У Зигмунда Ильича, в народном словоупотреблении — Муни, нас было трое: помимо меня еще Ира Сигал и Рита Фишман. Ира была прекрасная пианистка, умница, потом она училась некоторое время у Г. Нейгауза, а после окончания Одесской консерватории попала с мужем в Смоленск, учила и концертировала. А Рита… О Рите я скажу чуть позже. Муня был красив, в его лице с высоким покатым лбом было нечто вдохновенное и даже ангельское. Он много и хорошо играл сам, показывая, как надо, а когда играли мы, он не мог усидеть на месте, ходил по классу и пел, увлекая нас за собой. Он никогда нас не ругал, не кричал, Боже упаси, но стихийно создавал в классе атмосферу музыкального воодушевления. Возможно, иногда следовало с нас спрашивать строже, но его метод тоже был неплох.

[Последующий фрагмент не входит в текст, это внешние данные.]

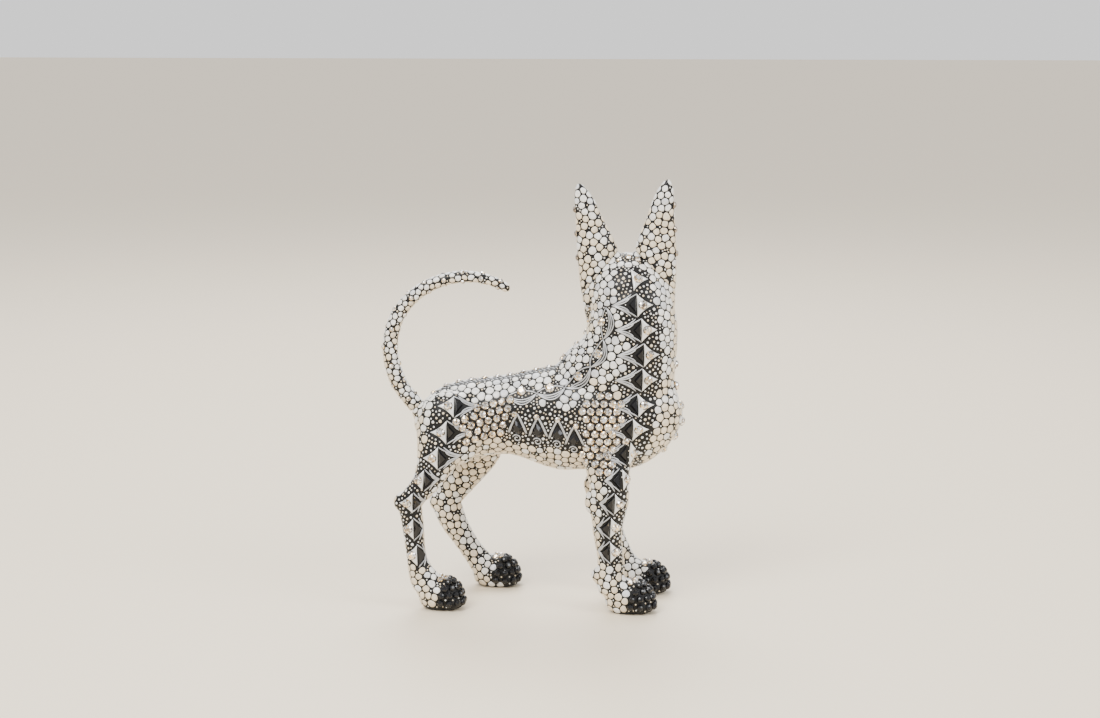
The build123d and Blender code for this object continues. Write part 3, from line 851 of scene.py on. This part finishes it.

Естественно, мы должны были изучать все музыкальные дисциплины, теоретические — историю музыки, теорию музыки, гармонию, сольфеджио — и практические: ансамбль, аккомпанемент, у оркестровых специальностей еще и оркестр. Профессиональных концертмейстеров в школе не было — если не считать замечательной Мили Брейтман, работавшей в классе Столярского; всеми остальными концертмейстерами были сами ученики. Моим солистом и партнером по ансамблю была скрипачка Песя Папиашвили. С Песей мы ходили на уроки к Лембергскому. Там царил какой‑то другой дух, нежели в фортепианных классах, — непринужденный и импровизационный. У пианистов был строгий распорядок: один приходит на урок к двум часам, следующий — к трем… У Лембергского после общеобразовательных уроков собирался весь его класс. Учитель запаздывал, кто‑то из пианистов садился за инструмент, начинал — и весь скрипичный народ, от мала до велика, хватал скрипки и в унисон изображал концерт Мендельсона, или Испанскую симфонию Лало, или что‑нибудь еще не менее популярное, а умели это сыграть почему‑то все, ну — если не целиком, то хоть начало. Наконец, приходил учитель. Он задумчиво оглядывал класс и после недолгого размышления останавливал свой царственный выбор, мне непонятный, на ком‑нибудь: «Ну, ты играй». Таким образом, каждый урок был в некотором смысле публичным, слушали все.